To the east, the National Weather Service issued a winter storm warning for the mountains of Riverside and San Bernardino counties that was in effect through 10 p.m. Sunday. Forecasters were calling for gusty winds and snow accumulation ranging from up to 4 inches at 5,000 to 6,000 feet and up to 12 inches at 7,000 to 8,000 feet.
Light snow was falling in Big Bear on Sunday morning atop the 5 inches that accumulated there Saturday during the first significant winter storm of the season, said Ivory Small, meteorologist with the National Weather Service in San Diego. The morning temperature there was expected to be a chilly 4 degrees Monday and 10 degrees Tuesday, he said.
The rain and snow was expected to end late Sunday night, but the cooler temperatures were forecast to stick around for a while. There was a chance of a warmup ahead of another storm system that could bring more rain and snow Thursday and Friday, Hoxsie said, but things were expected to then cool off again.
Though it wasn’t enough to put much of a dent in the region’s rainfall deficit, the wet weather was a welcome salve for areas that were recently burned by wildfires.

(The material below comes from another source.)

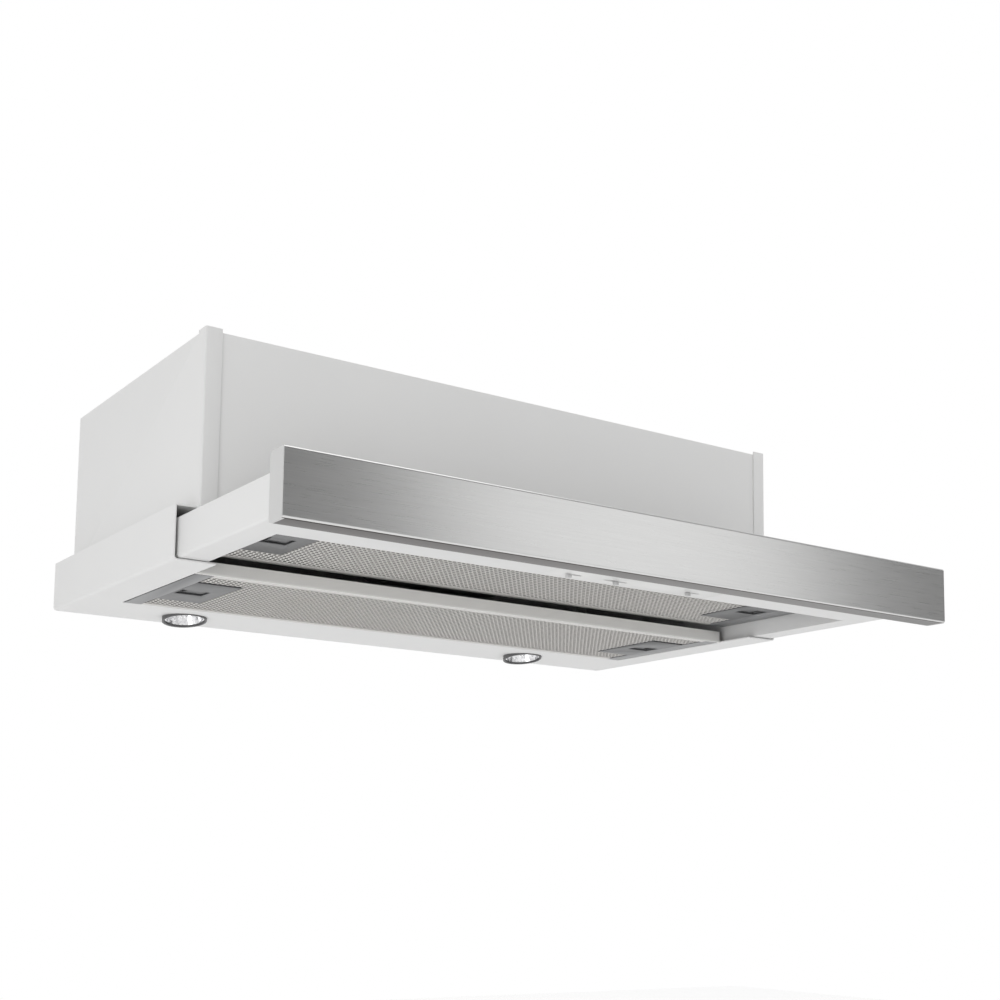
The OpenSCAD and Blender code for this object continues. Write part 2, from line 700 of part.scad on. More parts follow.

So far, the showers have been sufficient to wet the burn areas but not so torrential as to disrupt them, Hoxsie said.
“If the rain comes down slow enough, it can seep in,” she said.
The storm system was also helping to clear the air of the smoke that has lingered for weeks due to the unprecedented year of fire.
“It kind of pushes all the pollution and things out of the area,” Small said. “It’s going to be pretty crystal clear tomorrow.”